Speaker Level Mixer. Sorry for the crummy notes. Poke me on Twitter: @SmittyHalibut if you have any questions.
It’s designed to take speaker outputs from mobile radios, like Amateur Radio VHF/UHF mobiles or HTs, isolate them from each other, convert them down to line level, mix them together, and present the mix as a line level output to an external power amplifier (not part of this board) to be sent to a single speaker with audio from several radios mixed together.
The inputs are transformer isolated, so it will work with ground referenced single ended speaker outputs, push-pull speaker outputs, and speakers on completely different ground systems without creating ground loops.
The output of this board is LINE LEVEL not speaker level. You need to provide your own power amp before sending to a speaker.
- All SMT parts are 1206 size. Values as marked on the board, except as noted below in the Tweaks section.
- The SOIC-8 is a dual op-amp of your choice, such as an TL072 or similar. Just about any dual op-amp will work here, so long as it’s stable at unity gain and can handle the voltage you plan to supply it with.
- Trim pots are 1k.
- I think I laid them out backwards, so clockwise is volume down, anti-clockwise is volume up. I think. Maybe. They might be right, I don’t remember. Sorry.
- Transformers are standard 1:1 audio transformers, often described as 600:600. If you have 6 pin transformers, just clip the center lead, which is a center tap that we aren’t using.

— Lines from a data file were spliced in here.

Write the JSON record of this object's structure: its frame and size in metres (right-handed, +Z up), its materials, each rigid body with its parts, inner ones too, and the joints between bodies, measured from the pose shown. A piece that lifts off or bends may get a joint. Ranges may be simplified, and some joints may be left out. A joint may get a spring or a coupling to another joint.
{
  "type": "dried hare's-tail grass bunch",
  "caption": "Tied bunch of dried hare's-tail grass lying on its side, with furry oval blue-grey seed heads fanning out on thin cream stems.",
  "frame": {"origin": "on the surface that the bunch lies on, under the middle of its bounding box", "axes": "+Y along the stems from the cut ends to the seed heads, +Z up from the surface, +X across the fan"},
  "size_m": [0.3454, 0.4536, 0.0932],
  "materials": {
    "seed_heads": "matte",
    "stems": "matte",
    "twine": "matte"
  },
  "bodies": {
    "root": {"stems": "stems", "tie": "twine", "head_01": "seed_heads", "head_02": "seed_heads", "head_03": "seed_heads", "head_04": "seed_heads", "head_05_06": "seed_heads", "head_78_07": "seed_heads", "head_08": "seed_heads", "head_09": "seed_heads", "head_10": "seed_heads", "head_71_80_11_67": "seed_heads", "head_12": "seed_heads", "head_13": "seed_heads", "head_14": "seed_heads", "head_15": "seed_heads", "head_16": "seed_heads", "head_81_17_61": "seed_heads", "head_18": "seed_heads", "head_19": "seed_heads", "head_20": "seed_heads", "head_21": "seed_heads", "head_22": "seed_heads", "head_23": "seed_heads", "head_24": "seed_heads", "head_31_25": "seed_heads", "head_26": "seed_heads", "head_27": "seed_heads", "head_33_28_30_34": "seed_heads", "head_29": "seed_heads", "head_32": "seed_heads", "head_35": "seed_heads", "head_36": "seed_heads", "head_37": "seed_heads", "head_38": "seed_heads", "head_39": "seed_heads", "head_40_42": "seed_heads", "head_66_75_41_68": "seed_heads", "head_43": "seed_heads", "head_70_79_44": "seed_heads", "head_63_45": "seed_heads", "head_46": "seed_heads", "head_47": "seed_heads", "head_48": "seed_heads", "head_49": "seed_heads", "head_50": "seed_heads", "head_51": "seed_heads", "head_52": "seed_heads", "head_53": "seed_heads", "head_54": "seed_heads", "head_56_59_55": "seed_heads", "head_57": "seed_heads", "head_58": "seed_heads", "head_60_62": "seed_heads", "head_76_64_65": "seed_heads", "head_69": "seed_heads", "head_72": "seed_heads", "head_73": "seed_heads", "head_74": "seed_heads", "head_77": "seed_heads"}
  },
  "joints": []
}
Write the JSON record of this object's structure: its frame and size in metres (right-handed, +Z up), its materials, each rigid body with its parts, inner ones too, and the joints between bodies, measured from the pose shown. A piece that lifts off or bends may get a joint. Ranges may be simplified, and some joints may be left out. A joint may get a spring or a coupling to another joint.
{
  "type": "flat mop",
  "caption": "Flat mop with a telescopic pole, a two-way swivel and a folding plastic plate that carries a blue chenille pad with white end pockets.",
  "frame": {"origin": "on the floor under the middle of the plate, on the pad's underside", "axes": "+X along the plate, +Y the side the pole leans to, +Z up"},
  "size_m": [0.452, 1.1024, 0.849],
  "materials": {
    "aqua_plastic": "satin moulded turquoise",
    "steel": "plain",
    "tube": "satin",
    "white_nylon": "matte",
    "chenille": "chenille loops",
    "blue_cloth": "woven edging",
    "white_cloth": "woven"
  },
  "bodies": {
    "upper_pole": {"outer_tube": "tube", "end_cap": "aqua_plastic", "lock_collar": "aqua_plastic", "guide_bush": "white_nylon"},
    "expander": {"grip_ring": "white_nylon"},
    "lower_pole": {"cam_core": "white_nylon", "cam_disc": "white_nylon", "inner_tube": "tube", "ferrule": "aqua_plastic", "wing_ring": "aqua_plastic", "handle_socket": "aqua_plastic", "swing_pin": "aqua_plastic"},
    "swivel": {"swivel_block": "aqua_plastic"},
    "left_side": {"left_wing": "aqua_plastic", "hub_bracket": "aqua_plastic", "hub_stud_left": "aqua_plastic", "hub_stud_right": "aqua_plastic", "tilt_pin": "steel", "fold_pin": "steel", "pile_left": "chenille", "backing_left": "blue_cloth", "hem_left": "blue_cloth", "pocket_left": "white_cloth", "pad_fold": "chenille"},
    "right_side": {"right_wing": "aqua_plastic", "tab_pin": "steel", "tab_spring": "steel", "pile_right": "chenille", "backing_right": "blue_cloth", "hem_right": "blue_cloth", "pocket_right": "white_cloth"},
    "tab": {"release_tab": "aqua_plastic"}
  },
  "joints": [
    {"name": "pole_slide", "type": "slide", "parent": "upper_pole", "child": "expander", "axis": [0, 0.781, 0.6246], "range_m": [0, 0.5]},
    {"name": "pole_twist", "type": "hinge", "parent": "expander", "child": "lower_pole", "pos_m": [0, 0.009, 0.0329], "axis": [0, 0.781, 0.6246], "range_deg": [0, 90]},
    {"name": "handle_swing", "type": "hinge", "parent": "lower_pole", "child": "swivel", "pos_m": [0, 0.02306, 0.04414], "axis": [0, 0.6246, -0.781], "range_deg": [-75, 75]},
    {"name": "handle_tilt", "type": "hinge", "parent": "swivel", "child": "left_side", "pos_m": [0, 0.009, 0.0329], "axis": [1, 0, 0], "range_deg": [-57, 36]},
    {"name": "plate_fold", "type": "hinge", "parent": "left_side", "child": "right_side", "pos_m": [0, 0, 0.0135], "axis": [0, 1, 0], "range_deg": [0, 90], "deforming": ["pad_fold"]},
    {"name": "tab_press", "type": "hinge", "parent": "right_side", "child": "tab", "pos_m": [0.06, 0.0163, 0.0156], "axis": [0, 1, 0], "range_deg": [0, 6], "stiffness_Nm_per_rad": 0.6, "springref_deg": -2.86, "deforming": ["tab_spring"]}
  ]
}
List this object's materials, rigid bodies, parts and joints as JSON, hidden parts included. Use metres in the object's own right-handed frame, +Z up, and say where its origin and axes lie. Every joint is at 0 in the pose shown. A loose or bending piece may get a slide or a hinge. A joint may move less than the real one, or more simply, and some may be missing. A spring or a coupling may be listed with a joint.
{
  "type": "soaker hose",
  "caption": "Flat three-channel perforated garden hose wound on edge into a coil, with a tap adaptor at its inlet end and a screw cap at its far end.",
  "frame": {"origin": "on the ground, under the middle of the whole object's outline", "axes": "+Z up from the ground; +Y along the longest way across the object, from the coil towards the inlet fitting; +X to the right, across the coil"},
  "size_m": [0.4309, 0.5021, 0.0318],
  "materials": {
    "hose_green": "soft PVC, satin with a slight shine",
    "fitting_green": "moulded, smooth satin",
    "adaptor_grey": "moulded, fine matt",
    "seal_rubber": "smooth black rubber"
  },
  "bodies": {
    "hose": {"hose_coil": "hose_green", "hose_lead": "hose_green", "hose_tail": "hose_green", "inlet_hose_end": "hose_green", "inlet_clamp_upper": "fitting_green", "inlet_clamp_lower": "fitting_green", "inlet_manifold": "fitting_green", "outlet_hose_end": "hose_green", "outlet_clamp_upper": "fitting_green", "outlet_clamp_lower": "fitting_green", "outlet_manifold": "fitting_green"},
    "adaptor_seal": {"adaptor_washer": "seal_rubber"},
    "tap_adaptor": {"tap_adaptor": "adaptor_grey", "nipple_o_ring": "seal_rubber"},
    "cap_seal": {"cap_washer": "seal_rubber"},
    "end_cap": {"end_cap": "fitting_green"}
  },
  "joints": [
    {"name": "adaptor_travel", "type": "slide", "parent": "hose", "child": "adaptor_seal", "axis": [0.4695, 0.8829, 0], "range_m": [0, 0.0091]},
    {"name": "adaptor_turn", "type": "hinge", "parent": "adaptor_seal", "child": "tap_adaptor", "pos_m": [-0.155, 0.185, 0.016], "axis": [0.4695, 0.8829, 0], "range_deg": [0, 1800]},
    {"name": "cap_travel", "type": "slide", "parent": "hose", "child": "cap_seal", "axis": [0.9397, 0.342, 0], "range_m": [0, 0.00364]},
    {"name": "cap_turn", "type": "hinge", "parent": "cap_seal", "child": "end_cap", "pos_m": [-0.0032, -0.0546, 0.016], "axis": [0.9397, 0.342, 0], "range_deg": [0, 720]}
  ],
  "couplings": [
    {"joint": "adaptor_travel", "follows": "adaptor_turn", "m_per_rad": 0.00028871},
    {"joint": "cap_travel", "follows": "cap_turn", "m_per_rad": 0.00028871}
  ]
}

- Headers are standard .100" (2.54mm) headers. There’s enough space for you to use Molex KK series locking headers if you want, but the outline was meant for Dupont headers.
The only components that care about the power are the op-amp and capacitors. Assuming you’re running this on “13.8vDC” (read: something between 11v and 15v), make sure your op-amp can handle that. We generate our own false ground/bias voltage at Vcc/2.
Make sure your capacitors can handle that voltage too, especially the electrolytics. They need at least a 1.4x safety margin, but I usually go with 2x. So if you’re doing 13.8vDC, I’d use AT LEAST 25v caps, preferably 35v or higher caps.
This is all line level, not speaker level, so it won’t consume much power at all, probably 1s or 10s of mA. MAYBE 100mA if you try to drive a speaker directly or something. It won’t be much.
- The impedance your source sees is dominated by the 47ohm resistors on the bottom of the board. These can be adjusted if you want. Speakers are typically 8 to 16ohms, but most amps don’t need a full load to work cleanly. If you adjust this too low, your source might start distorting, and you’ll be dissipating a lot of heat in this mixer. Too high, and you might get more noise than you want (but you’d have to go REALLY high for that.) I’ve found that 47 to 100 ohms works fine in my use cases.
- If you get too much RF on this line. you can shunt it by putting a .1uF cap in parallel with the load resistor on the bottom. Just stack them on top of each other. .1uF is a safe bet, but the exact value of that cap depends on the load resistor, and your desired cut-off frequency. f=1/(2piR*C) A .1uF cap will work from 8 ohms (200kHz) to 100 ohms (16kHz).
- The values on the board give you a unity (voltage) gain amp. The trim pots on the inputs are used to bring the speaker level voltage down to a reasonable line level.
- BUT: That might saturate your audio transformers resulting in really bad and weird sounding distortions. If it does, you need to drop the levels even lower to get through the transformer undistorted.
- In this case, you can get that voltage back by increasing the gain on the op-amp by increasing the value of the 10k resistor right next to the 680pF capacitor. (So many 10ks!) Get 2x gain by increasing it to 20k. 4.7x gain by increasing it to 47k, etc. (This is the feedback resistor in a standard inverting amplifier.)
- You also must decrease the value of the 680pF capacitor by the same amount you increase the resistor. Ish. It doesn’t need to be perfect. This is our favorite RC filter equation again: f=1/(2piRC). This is a low-pass filter, so we’re looking for a frequency at least above 4kHz for communications gear. 10k680pF is about 23kHz. If you increase the resistor by 2x, dropping the cap to 470pF results in a 17kHz cut-off, which is probably still fine.
- tl,dr: If you need to adjust the gain, do the math and pick an appropriate cap for your desired frequency response.